I now grant, for country music and its history — like I do for bluegrass, hip hop, the singer-songwriter acoustic vibe, rap and slam poetry — not just tolerance but credence. This is an art form that progressively reinvents itself and somehow, simultaneously, stays the same. The new reveres the old, the old offers the stage to the new, and they all come off as family…and consider you family, too, even when you don’t like their genre. It’s a little weird…but nice.

Despite my ten-foot pole touch, the overall Nashville experience gave me ears to hear that there is something here for everyone, even those who remain unconverted to the Country/Western thang.

It Might Have Been the Atmosphere

The stifling closeness of my family’s vacation vehicle made it easy to resent the country music my parents played for mile after mile after mile.
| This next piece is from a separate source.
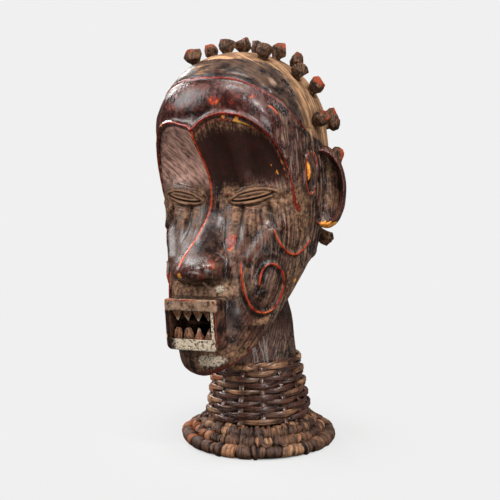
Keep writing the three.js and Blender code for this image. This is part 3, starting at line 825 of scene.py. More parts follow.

On the other hand, the ubiquitous aroma of southern barbecue, the exquisite natural beauty of the Nashville area, the feel and sounds of a city that thrives on artistic expression, and the magnet this blend is for local and visitor alike provided fertile ground for my growing acceptance of the country music genre and story.

When you go to Nashville, which I hope you do, be sure to sample the diverse options for eating, watching, walking, playing and listening.

If you’re like me, the music may not draw you there but the whole experience, ignited by your curiosity, is sure to make an indelible impression and give you something to talk about — or hum about — for years to come…and quite possibly, draw you back.

I’m already looking forward to our next trip.

The author sampling it all at Puckett’s Grocery and Restaurant, Franklin, Tennessee — where Mac ’n’ Cheese is a vegetable. (The waitress told me so.)